Queer communal filmmaking skips through time in this video beginning with the 1930s, when Arzner surreptitiously kept her screenwriter on set to make last-minute changes without waiting for industry approval and without doubt received feedback from her partner, to 2022, when collaboration is brought to the fore. In one instance, video of Collins’s mouth are overlaid with Joan Lubin’s voice (who authored both Collins’s video script and the exhibition text), mismatching not only sound but also individualized utterance. erdmann also appears beside Lubin, somewhere between a fishing pole and string of audio cable, the first boom. A whisper and a mumble break up the intelligibility of authorship and beget attentiveness—a “listening to images” that recalls Tina Campt’s Black feminist theory and method for approaching the archive. Collins tells me that during this transition in film, the audience was shocked to hear the silent era actress Clara Bow’s voice alongside her image, for it was the same voice they had imagined all along. 

Abigail Raphael Collins, ‘Dancing with Dead Dykes: Arzner’ (2022). Install view. Courtesy the artist & String Room Gallery, Aurora, NY

A mumble moves, but not necessarily in a way that is easy to comprehend. Words fade in and out, sound is mixed with language, and micro-movements of the mouth make only barely visible the workings of the tongue and voice. A silent film, or a barely-audible one, gives us the chance to fabricate sound immaterially. Time slows down or speeds up in the mumble, or sounds like language in reverse. This same velocity is at play in the wind-struck works of colored pencil and graphite on paper by Joshua AM Ross. At only a few inches larger than notebook paper, these images pack a whole volume of world in each, complete with billowing clouds, feverish willows, stark contrasting shadows, and thick ribbons of fabric. Weaving in and out of these colored pencil environments are dancing figures with long, outstretching limbs and fingers drawn with a 10B graphite pencil Ross layered himself, one of the softest and darkest grades of its kind. ‘Infinitesimal’ and ‘This way’ showcase the difference in density between these materials, but ‘Porosity’ blurs the graphite with its counterpart, enveloping the body in what looks like dark blue waves of aerated water. 

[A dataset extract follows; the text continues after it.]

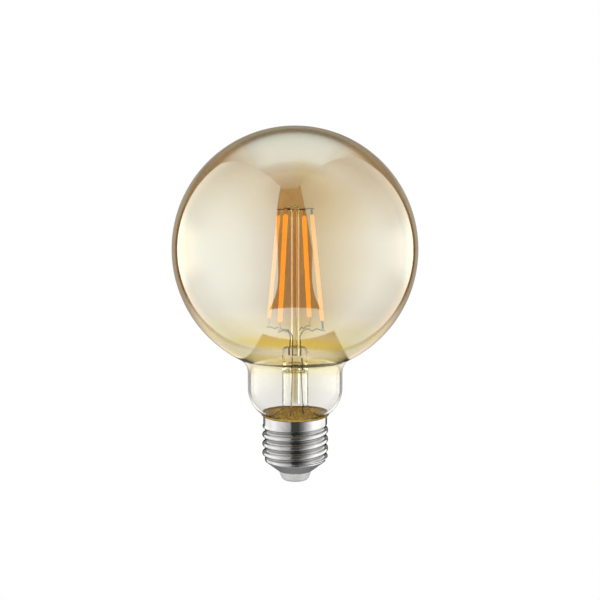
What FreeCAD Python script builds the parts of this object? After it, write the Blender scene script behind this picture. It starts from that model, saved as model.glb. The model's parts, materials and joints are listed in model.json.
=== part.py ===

Ohan Breiding’s photographs neighbor Ross’s drawings. This series obscures the faces of queer loves and friends with the use of water, a potentially clear substance made opaque when disturbed. ‘Mother’s childhood pool (Swimmer Series)’ (2018) and ‘Crown: Carry (Swimmer Series)’ (2021) are a pair that connect birth and grief through a symbolic umbilical cord that curls through water and loops through time. EJ Hill’s paintings of flowers in “sissy boy pink” render another type of nostalgia; ‘A Kinder Garden’ is a field of kind, rosy flowers in black outline amongst camouflage-flecked greens, or, if re-written with the German spelling, Kindergarten, a place for children to learn and play. Alongside ‘Green Means Go’ and ‘Seed’, Hill’s paintings invite exactly that: a green light to—in lieu of flowers—send money to the artist for an art school he is building in Los Angeles. 

Left to right: Joshua AM Ross, ‘This way’, ‘Porosity’; EJ Hill, ‘A Kinder Garden’ (all 2022). Install view. Courtesy the artists & String Room Gallery, Aurora, NY

These words, “In lieu of flowers send…,” are scrawled in pencil on the back of every painting, each with different requests. This work is a departure from Hill’s endurance and durational performance practice that undoubtedly takes a toll, such as ‘Excellentia, Mollitia, Victoria’ (2018) where he physically ran around institutions that were violent toward him and other Black, brown, and queer people. With this series, Hill intends to build a different kind of institution and contracts the acquisition of these works to fund it. The inscription remains unrepresentable, illegible, and will not be photographed. Thus, Hill’s canvases exhibit work on two sides: one of which is visible to the visitor, the other made known by word of mouth, and both intended as life-supporting practices. 

erdmann’s glass books, positioned across from these flowers and made by a process of photogrammetry and casting, are physical copies of artifacts from the Magnus Hirschfeld Institute of Sexology in Berlin, which was devastated by Nazi youth brigades in 1933. The raid destroyed almost all of the library’s collection, but remnants from this significant and complicated institute for the study of queer and trans sexology is slowly being rebuilt by volunteers who rehouse stray books from the institute that evaded the burning. When cast in glass, erdmann’s book artifacts are temporarily hollowed of their written sexologies; the presence of queer lineage is felt—bubbles caught in the glass—but on this occasion they are unaccompanied by scientific classification or prescription. 

I tilted over until it becomes horizon (2022). Exhibition view. Courtesy String Room Gallery, Aurora, NY

I want to end at the beginning, with the image of the buoy bobbing under and over water, side to side, toppling the straight and singular I. At the entrance of the exhibition are Breiding’s flotation devices, or pig bladders photographed in black-and-white. A technology that dates back thousands of years, these buoys are not anchored, but nevertheless serve as navigation markers for our relationship to rising sea levels and protecting the life that is our fresh- and saltwater. Their photograph, ‘Tōhoku, Japan 2011-Pacific Northwest, USA’, made in collaboration with Shoghig Halajian, pictures a line-up of debris that washed up in Portland, Oregon after the 2004 Indian Ocean earthquake and tsunami, organized from smallest to largest. A toothbrush at one end, a large orange buoy at the other. Collaboration and floatation enacted by queer friendship carries this loss across landscapes and through time. ‘Leaking Study #1’ pictures this leaky project—where I is not quite solid, air carries us forward and back, and the horizon catches it all.** 

The I tilted over until it becomes horizon group exhibition was on at String Room Gallery of Aurora, New York’s Wells College, which ran March 31 to April 26, 2022.